Death by a thousand regulations: the new Energy Bill

An earlier Oxford Energy Comment (Electricity Liberalisation in the UK – the end is nigh from February 2009) forecast that the liberalised UK electricity industry was likely to die not with a bang (renationalisation) but with a whimper, suffocated by an increasingly complex network of regulation.

With the government’s new Energy Bill, which was published as a consultation draft on 22 May, we
seem already to have reached that point.

The draft Bill’s provisions on Electricity Market Reform The Bill is designed primarily to implement the government’s proposed electricity market reforms (EMR) (which were discussed in previous Oxford Energy Comments Return of the P-word in July 2011 and Back to the Future of December 2011). It contains provisions to implement Contracts for Differences (CfDs), the Capacity Market and so-called Investment Instruments, which are intended to prevent delays in investment as the other measures are being developed.

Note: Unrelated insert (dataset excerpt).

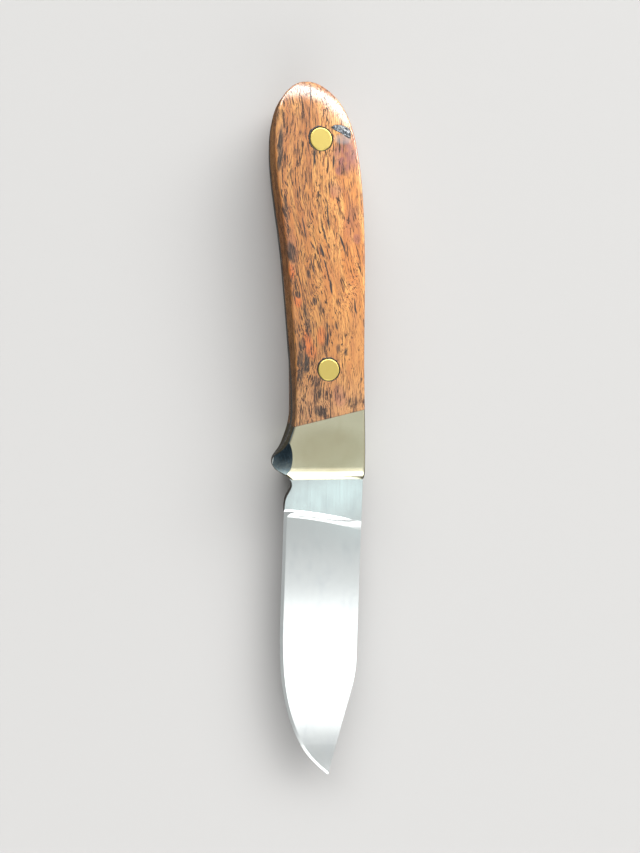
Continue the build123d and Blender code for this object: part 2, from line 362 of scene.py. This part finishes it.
def pore_crowd(wood, dark):
    """Where pores come more often: in clumps, by the joint, in dark stains and towards the edge side, where
    they are partly painted shade.
    """
    x, y, _ = wood.axes(wood.place)
    clump = centred_noise(wood, (8, 2.6, 2.6))
    crowd = wood.total(wood.times(clump, 0.2), wood.ramp(x, -32, -14, 0, 0.028))
    if dark is not None:
        # The ramp along Y adds pores towards the edge side, which darkens it as painted shade.
        crowd = wood.total(crowd, wood.times(dark, 0.1), wood.ramp(y, 7, -9, 0, 0.036, "LINEAR"))
    return crowd


def stain_red_and_plum(wood, colour, near):
    """The red-orange patches and the plum ones, which are cloudy inside."""
    red = stain_mask(wood, near, RED_STAINS)
    colour = wood.mix(wood.times(red, 0.6), colour, srgb(*RED_TONE))
    cloud = wood.ramp(wood.noise(wood.place, (2.2, 1.3, 1.3), 3.0), 0.3, 0.6, 0.5, 1)
    plum = wood.times(stain_mask(wood, near, PLUM_STAINS), cloud, 0.85)
    return wood.mix(plum, colour, srgb(*PLUM_TONE))


def make_wood(name, stained):
    """Oiled orange-brown hardwood with dark open pores, curly grain and dark stains."""
    wood = Surface(name, Coat_Roughness=0.16, Coat_IOR=1.8, Specular_IOR_Level=0.3)
    grain, near = bend_grain(wood)
    streak = wood.noise(grain, (7, 0.6, 0.6), 3.0, 0.6)
    fibre = wood.noise(grain, (2.4, 0.2, 0.2), 2.0)
    colour = wood_tone(wood, grain, streak, fibre)
    dark = None
    if stained:
        colour = stain_red_and_plum(wood, colour, near)
        dark = stain_mask(wood, near, DARK_STAINS)

    crowd = pore_crowd(wood, dark)
    large = wood.ramp(wood.total(wood.noise(grain, LARGE_PORES, 2.0, 0.6), crowd), 0.58, 0.61)
    small = wood.ramp(wood.total(wood.noise(grain, SMALL_PORES, 2.0, 0.6), crowd), 0.57, 0.64)
    colour = wood.mix(wood.times(small, 0.75), colour, srgb(*SMALL_PORE_TONE))
    colour = wood.mix(wood.times(large, 0.92), colour, srgb(*LARGE_PORE_TONE))
    pores = wood.math("MAXIMUM", large, wood.times(small, 0.5))
    if stained:
        crack = stain_mask(wood, near, CRACKS)
        streaky = wood.ramp(streak, 0.32, 0.55, 0.2, 0.95)
        colour = wood.mix(wood.times(dark, streaky), colour, srgb(*DARK_TONE))
        colour = wood.mix(stain_mask(wood, wood.place, KNOT_SMEAR), colour, srgb(*SMEAR_TONE))
        colour = wood.mix(crack, colour, srgb(*CRACK_TONE))
        pores = wood.math("MAXIMUM", pores, crack)

    x, y, _ = wood.axes(wood.place)
    reach = wood.total(wood.times(x, JOINT_NORMAL[0]), wood.times(y, JOINT_NORMAL[1]))
    seam = wood.ramp(reach, JOINT_REACH - SEAM_WIDTH, JOINT_REACH, 0, SEAM_STRENGTH)
    wood.put("Base Color", wood.mix(seam, colour, srgb(*SEAM_TONE)))
    wood.put("Roughness", wood.ramp(pores, 0, 1, *CLEAN_AND_PORE_ROUGHNESS))
    wood.put("Coat Weight", wood.ramp(pores, 0, 1, *CLEAN_AND_PORE_COAT))
    wood.bump(wood.total(wood.times(pores, -1.0), wood.times(fibre, 0.4)), PORE_DEPTH)
    wood.bump(wood.total(streak, wood.times(fibre, 0.3)), FINISH_WAVE, "Coat Normal")
    return wood.owner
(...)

What is noteworthy in the Bill is that despite the words “contract” and “market”, all these provisions are designed around the same pattern – a power for the Secretary of State to make regulations by means of which obligations would be imposed on electricity generators and all suppliers. In other words, what will underpin both decarbonisation and security of supply in the future electricity industry will not be a market or private contracts but a complex set of government regulations – an ironic outcome for a process originally described as one of “deregulation”. That is, however, deliberate. The government believes that the risks of investment (and along with them required rates of return) would otherwise be too high to be acceptable to investors and consumers; the regulated approach is designed to reduce risks and costs. But it also entails a massive and unprecedented degree of centralisation and detailed decision-making by the government.

For instance, the regulations on CfDs can specify:

•The means by which electricity is to be generated
•Generating capacity
•Plant location
•Location of supply
•Duration of the CfD
•Requirements to enter into agreements with third parties
•Setting the strike price
•Setting the market reference price
•Setting maximum overall costs
•Penalties, enforcement and many other administrative matters.

Similar provisions apply to the other instruments, and it is this complex web of regulation which will govern the future operation of the industry.